Walsh believes a similar scenario contributed to the Eagles’ split in 1980. “With Hotel California we achieved an amount of success we never dreamed of,” he says. “It went way beyond being successful. It because a big thing and such a financial thing.
“To the record company it was a whole corporate corridor whenever an Eagles album came out. We started playing for a lot of money. Between touring, trying to deliver another record and wondering how to top Hotel California – knowing we never really could – the emphasis came off the music, and that affected our creative output.
“We just plain had to stop because it stopped making sense.
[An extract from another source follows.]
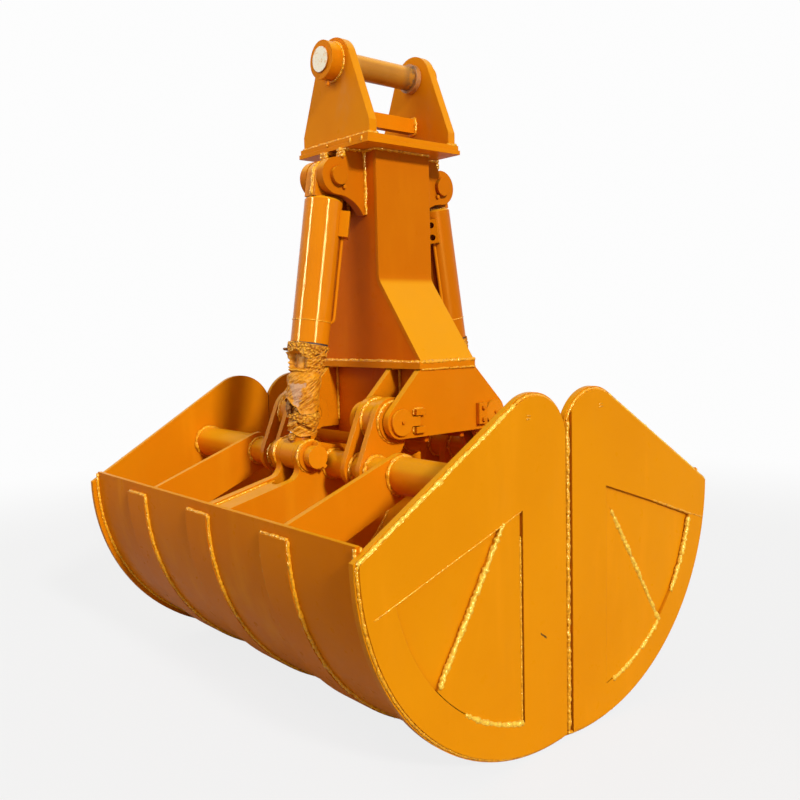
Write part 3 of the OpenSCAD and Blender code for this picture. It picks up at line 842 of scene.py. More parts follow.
@dataclass
class ShellLook:
    """Beads of one shell, drawn for the left side."""

    side: Side
    shop: Shop
    centre: Flat = (-90.0, 675.0)
    arc_r: float = 675.0
    ear: Flat = (-135.0, 886.0)
    ear_r: float = 144.0
    gap: float = 1.5
    edge_in: float = 8.0
    closing_in: float = 12.5
    end_in: float = 772.0
    end_mid: float = 790.0
    stand: float = 1.5
    second: float = 6.0
    closing_stand: float = 1.0
    seam_from: Flat = (-97.0, -88.0)
    seam_off: float = 2.0
    seam_short: float = 4.0
    rim: float = -180.0
    window_lift: float = 7.0
    faint_lift: float = 9.8
    faint_rows: Flat = (-5.0, 4.0)
    faint: tuple[Flat, ...] = ((-172.0, 0.0), (-163.0, 1.5), (-153.0, -1.0))
    skin_out: float = 654.0
    skin_in: float = 640.0
    skin_top: float = 709.0
    fan_r: float = 571.0
    tube: Flat = (-284.0, 774.0)
    collars: tuple[Flat, ...] = ((388.0, 44.5), (412.0, 57.0), (770.0, 57.0), (186.0, 44.5), (212.0, 44.5),
                                 (262.0, 44.5), (288.0, 44.5), (69.0, 44.5), (35.5, 44.5))
    lug: Flat = (-376.0, 809.0)
    lug_ring: Flat = (68.0, 50.5)
    hinge: Flat = (-208.5, 920.0)
    hubs: tuple[Flat, ...] = ((211.5, 70.5), (262.5, 70.5), (287.5, 64.5))
    rib_x: Flat = (389.0, 411.0)
    rib_from: float = -165.5
    rib_top: float = 679.0
    clevis_x: Flat = (36.5, 68.0)
    clevis_from: float = -163.0
    strap_w: float = 130.0
    strap_pitch: float = 425.0
    strap_end: float = 150.0
    strap_lift: float = 2.5
    strap_past: float = 1.0
    strap_turn: float = 0.3
    cover: tuple[Point, ...] = ((35.5, -728.0, 664.5), (35.5, -476.0, 722.0))
    lip_half: float = 768.0
    lip_in: float = 24.0
    lip_turn: float = -93.7
    lip_drop: float = 10.0

    def __post_init__(self) -> None:
        """Choose the body that carries the beads."""
        self.welds = Welds(self.shop, f"shell_{self.side.label}", f"_{self.side.label}")

    def lean(self) -> float:
        """Angle of the end plate's sloped edge, in radians."""
        dy, dz = self.ear[0] - self.centre[0] + self.arc_r, self.ear[1] - self.centre[1]
        return math.atan2(dz, dy) + math.asin(self.ear_r / math.hypot(dy, dz))

    def outline(self, x: float, inset: float) -> tuple[Path, Path, Path, Path]:
        """Edges of an end plate, moved in by an inset.

        Args:
            x: Station of the plate's face.
            inset: Distance from the plate's own edge.

        Returns:
            The curved edge, the sloped edge, the ear and the closing edge.
        """
        lean = self.lean()
        sin, cos = math.sin(lean), math.cos(lean)
        cy, cz = self.centre
        inner, r, ear_r = -self.gap - inset, self.arc_r - inset, self.ear_r - inset
        start = corner = (cy - self.arc_r + inset * sin, cz - inset * cos)
        slip = 0.0
        while math.hypot(start[0] - cy, start[1] - cz) > r:
            slip += 0.5
            start = (corner[0] + slip * cos, corner[1] + slip * sin)
        far = math.degrees(math.atan2(start[1] - cz, start[0] - cy))
        top = math.degrees(lean) + 90.0
        curve = arc(x, self.centre, r, -math.degrees(math.acos((inner - cy) / r)),
                    far - 360.0 if far > 0.0 else far)
        slope = [(x, *start), (x, *on_circle(self.ear, ear_r, top))]
        ear = arc(x, self.ear, ear_r, top, math.degrees(math.acos((inner - self.ear[0]) / ear_r)))
        return curve, slope, ear, [ear[-1], curve[0]]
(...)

We were all in bad moods all the time.”
But he thinks splitting when they did made it possible to reunite in 1994. “We were lucky that we stopped before we destroyed all that,” he says. “When we get together it turns into something bigger than any of us. We realised that and we missed it.”
Walsh’s new solo album Analog Man is on sale now, and the Eagles plan to start work on a 40th anniversary celebration tour in the near future.